Cependant, si les images sont effectivement tournées, le film n’en n’est pas pour autant achevé. On a ainsi le sentiment que personne n’a pensé à écrire un début de scénario ou de fil conducteur. Le montage est bâclé et des dizaines d’heures de rushs et donc quantité d’images sont gâchées : le résultat final n’a aucune ambition, les plans sont vides, longs à la limite du pénible. Il est fascinant de se dire qu’au sein de la plus grosse concentration de médias français (pas moins de 7 radios), on ne nous dévoile aucune image de journalistes au travail, aucun traitement de l’information, ou alors quelques discussions sur les chiens écrasés à évoquer.

A force d’accumuler les longs plans surréalistes d’enregistrements d’histoires lues sur France Culture on peut même se demander si Philibert ne tourne pas la maison de la radio en dérision.

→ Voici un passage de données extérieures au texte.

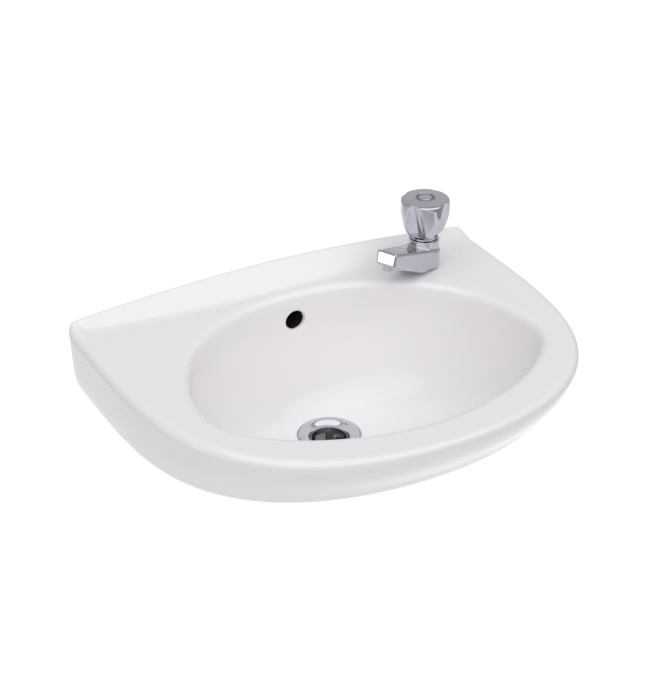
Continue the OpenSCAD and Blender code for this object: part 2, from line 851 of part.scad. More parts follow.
module outlet_ring() {
    color("silver")
        at_outlet()
            difference() {
                cylinder(h = outlet_seat - 0.3, d = outlet_d);
                translate([0, 0, -1])
                    cylinder(h = outlet_seat + 1, d = outlet_d - 2 * outlet_t);
                translate([0, 0, -0.01])
                    cylinder(h = 0.8, d1 = outlet_d - 2 * outlet_t + 1.6, d2 = outlet_d - 2 * outlet_t);
            }
}

module flow_straightener() {
    inner_d = outlet_d - 2 * outlet_t - 2 * insert_gap;
    hole_d = inner_d * 0.24;
    color("white")
        at_outlet()
            translate([0, 0, 1])
                difference() {
                    cylinder(h = straightener_h, d = inner_d);
                    translate([0, 0, -1])
                        cylinder(h = straightener_h + 2, d = hole_d);
                    for (a = [0 : 60 : 300])
                        rotate(a)
                            translate([inner_d * 0.32, 0, -1])
                                cylinder(h = straightener_h + 2, d = hole_d);
                }
}

// places a waste piece: z = 0 is the china seat under the flange
module at_waste() {
    translate([0, -waste_y, rim_h + waste_seat_z])
        children();
}

// the flange rises to a crown, and dishes down from it into the bore
crown_r = flange_d / 2 - 3.5;
// the slots start inside the bore, clear of the crossbars
slot_in = 12;
waste_nut_z = -boss_t - under_seal_t - friction_t - waste_nut_t;
flange_edge = 0.8;
crown_z = flange_t - flange_edge + flange_crown;

module waste_body() {
    color("silver")
        at_waste()
            difference() {
                union() {
                    translate([0, 0, top_seal_t])
                        rotate_extrude()
                            polygon(concat(
                                [[0, 0], [flange_d / 2, 0], [flange_d / 2, flange_t - flange_edge]],
                                [for (k = [0 : 6])
                                    let (a = 15 * k)
                                    [mix(crown_r, flange_d / 2, cos(a)), crown_z - flange_crown * (1 - sin(a))]],
                                [[0, crown_z]]));
                    translate([0, 0, top_seal_t - waste_l])
                        tail(waste_tail_d, waste_l + 0.5);
                }
                translate([0, 0, waste_nut_z - groove])
                    ring(flange_d, waste_tail_d - 2 * groove_deep, groove);
                translate([0, 0, top_seal_t - waste_l - 1])
                    cylinder(h = waste_l - cross_deep - cross_t + 1, d = waste_bore_d);
                translate([0, 0, top_seal_t - cross_deep])
                    cylinder(h = cross_deep + 10, d = waste_bore_d);
                translate([0, 0, top_seal_t])
                    rotate_extrude()
                        polygon(concat(
                            [[0, crown_z + 1], [crown_r, crown_z + 1]],
                            [for (k = [0 : 8])
                                let (a = 90 * k / 8)
                                [mix(crown_r, waste_bore_d / 2, sin(a)),
                                    mix(crown_z, -throat_deep, 1 - cos(a))]],
                            [[0, -throat_deep]]));
                translate([0, 0, top_seal_t - cross_deep - cross_t - 1])
                    difference() {
                        cylinder(h = cross_t + 2, d = waste_bore_d);
                        for (a = [45, 135])
                            rotate(a)
                                translate([-waste_bore_d / 2, -cross_t / 2, 0])
                                    cube([waste_bore_d, cross_t, cross_t + 2]);
                    }
                // overflow slots, front and back
                for (a = [0, 180])
                    rotate(a)
                        translate([0, slot_in + slot_w / 2, channel_z - waste_seat_z])
                            cube([slot_w, slot_w, slot_h], center = true);
            }
}

module waste_top_seal() {
    color("dimgray")
        at_waste()
            ring(flange_d - 2, waste_hole_d, top_seal_t);
}

module waste_under_seal() {
    color("dimgray")
        at_waste()
            translate([0, 0, -boss_t - under_seal_t])
                ring(under_seal_d, waste_tail_d + 2 * washer_gap, under_seal_t);
}

module waste_friction_washer() {
    color("gainsboro")
        at_waste()
            translate([0, 0, -boss_t - under_seal_t - friction_t])
                ring(under_seal_d - 2, waste_tail_d + 2 * washer_gap, friction_t);
}

module waste_backnut() {
    color("goldenrod")
        at_waste()
            translate([0, 0, waste_nut_z])
                difference() {
                    hexagon(waste_nut_flats, waste_nut_t);
                    translate([0, 0, -1])
                        cylinder(h = waste_nut_t + 2, d = waste_tail_d + 2 * thread_gap);
                }
}

basin_body();
tap_body();
tap_base_seal();
tap_washer();
tap_backnut();
headgear_body();
headgear_seal();
spindle();
spindle_o_rings();
spindle_clip();
jumper();
jumper_washer();
jumper_screw();
tap_handle();
handle_screw();
indice_disc();
outlet_ring();
flow_straightener();
waste_body();
waste_top_seal();
waste_under_seal();
waste_friction_washer();
waste_backnut();
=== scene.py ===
import math

import bmesh
import bpy
import numpy as np
from mathutils import Matrix, Vector
from mathutils.bvhtree import BVHTree


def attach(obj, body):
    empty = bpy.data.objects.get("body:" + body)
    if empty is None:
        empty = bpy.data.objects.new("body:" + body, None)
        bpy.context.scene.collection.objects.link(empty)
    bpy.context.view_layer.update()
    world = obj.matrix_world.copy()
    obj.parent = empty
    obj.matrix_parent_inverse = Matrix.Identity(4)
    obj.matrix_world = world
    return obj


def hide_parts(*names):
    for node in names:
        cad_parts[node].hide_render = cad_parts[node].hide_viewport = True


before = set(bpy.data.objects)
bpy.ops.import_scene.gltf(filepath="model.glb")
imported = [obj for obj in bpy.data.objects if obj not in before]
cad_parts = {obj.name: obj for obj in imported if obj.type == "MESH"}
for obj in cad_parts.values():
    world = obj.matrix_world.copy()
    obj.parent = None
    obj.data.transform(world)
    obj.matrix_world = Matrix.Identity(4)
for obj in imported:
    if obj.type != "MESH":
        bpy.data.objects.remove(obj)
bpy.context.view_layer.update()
print("washbasin: frame loaded,", len(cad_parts), "nodes")

# the pieces are sized in millimetres, at the same places as in the frame, and the studio in metres
mm = 0.001


# small helpers
def mix(a, b, t):
    return a * (1 - t) + b * t


def ease(t):
    u = min(1, max(0, t))
    return u * u * (3 - 2 * u)


def sinDeg(a):
    return math.sin(math.radians(a))


def cosDeg(a):
    return math.cos(math.radians(a))


def addObject(name, data):
    thing = bpy.data.objects.new(name, data)
    bpy.context.scene.collection.objects.link(thing)
    return thing


def meshPiece(name, corners, faces, smoothAngle):
    # corners in millimetres, and an edge sharper than smoothAngle stays sharp
    weld, sliver = 1e-7, 1e-8   # in metres
    mesh = bpy.data.meshes.new(name)
    mesh.from_pydata([tuple(c) for c in np.asarray(corners, float) * mm], [], faces)
    shape = bmesh.new()
    shape.from_mesh(mesh)
    bmesh.ops.remove_doubles(shape, verts=shape.verts, dist=weld)
    bmesh.ops.dissolve_degenerate(shape, edges=shape.edges, dist=sliver)
    bmesh.ops.recalc_face_normals(shape, faces=shape.faces)
    shape.to_mesh(mesh)
    shape.free()
    mesh.shade_smooth()
    mesh.set_sharp_from_angle(angle=math.radians(smoothAngle))
    mesh.update()
    return addObject(name, mesh)


def place(piece, body, slot, finish, *nodes):
    piece.data.materials.clear()
    piece.data.materials.append(finish)
    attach(piece, body)
    if nodes:
        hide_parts(*nodes)


def softened(outline, radius, steps=5):
    # rounds each corner of a closed outline, by one radius or by one for each corner
    sharpest, flattest = 0.05, 1.5   # half angles past which a corner stays as it is
    longest = 0.45                   # share of a side that the rounding of one corner may take
    count = len(outline)
    radii = [radius] * count if isinstance(radius, (int, float)) else radius
    rounded = []
    for k in range(count):
        before, here, after = (np.array(outline[(k + j) % count], float) for j in (-1, 0, 1))
        a, b = before - here, after - here
        la, lb = np.linalg.norm(a), np.linalg.norm(b)
        a, b = a / la, b / lb
        half = math.acos(max(-1, min(1, float(a @ b)))) / 2
        if radii[k] <= 0 or not sharpest <= half <= flattest:
            rounded.append(tuple(here))
            continue
        run = min(radii[k] / math.tan(half), longest * la, longest * lb)
        r = run * math.tan(half)
        middle = here + (a + b) / np.linalg.norm(a + b) * r / math.sin(half)
        start, end = here + a * run - middle, here + b * run - middle
        turn = math.acos(max(-1, min(1, float(start @ end) / r ** 2)))
        for j in range(steps + 1):
            t = j / steps
            p = (math.sin((1 - t) * turn) * start + math.sin(t * turn) * end) / math.sin(turn)
            rounded.append(tuple(middle + p))
    return rounded


def turned(name, outline, centre, sides=128):
    # a lathe piece from a closed outline of (radius, height)
    sides = sides
    corners, faces = [], []
    count = len(outline)
    for k in range(sides):
        a = 2 * math.pi * k / sides
        for r, z in outline:
            corners.append((centre[0] + r * math.cos(a), centre[1] + r * math.sin(a), centre[2] + z))
    for k in range(sides):
        for j in range(count):
            a, b = k * count + j, k * count + (j + 1) % count
            c, d = (k + 1) % sides * count + (j + 1) % count, (k + 1) % sides * count + j
            faces.append((a, b, c, d))
    return meshPiece(name, corners, faces, 40)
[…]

De deux choses l’une : soit le documentaire est passé a coté de son sujet (ce qu’il est permis de penser), soit la maison de la radio est effectivement un asile de fous dans lequel n’évolue ni reporter ni journaliste, (ce dont il est permis de douter). A tous les amoureux de la radio donc, on vous aura prévenu.

Hadrien Bouvier

 

Seuls sur le sable
Perfect mothers, d’Anne Fontaine.

Roz et Lil, deux belles femmes matures, inséparables depuis l’enfance, habitent au bord de l’océan avec leurs deux fils, de jeunes éphèbes à peine sortis de l’adolescence. Chacune est attirée par le fils de l’autre. A tâtons, deux liaisons se créent. Dans la salle, des rires nerveux s’échappent. Le malaise initial grandit, mais on finit par l’apprivoiser, y prendre goût. Le film ne fait pas de mauvaise psychologie (option « je suis un monstre, il pourrait être mon fils ! ») même s’il surexplique parfois les sentiments des personnages. Les acteurs sont bons, surtout les deux femmes, Naomi Watts et Robin Wright, graciles, solaires, toujours belles. « C’était des êtres soignés et resplendissants, comme tous ceux qui savent profiter du soleil » dit Doris Lessing dans le livre d’où est tiré le film. L’unité de lieu autour d’une crique isolée au sable fin, ensoleillée en permanence sur laquelle donnent deux maisons aux baies vitrées largement ouvertes ajoute de la cohérence au film, si c’était nécessaire. Les personnages habitent au paradis et s’aiment férocement. La légèreté de vivre, l’exultation, la jouissance transpirent du film comme ils transpiraient du livre, presque sans culpabilisation. En somme, c’est un film sur le bonheur complet malgré le dramatique du scénario, ce qui en fait (comme le livre avant lui) un objet profondément original. C’est plutôt cela, la vraie transgression de Perfect mothers.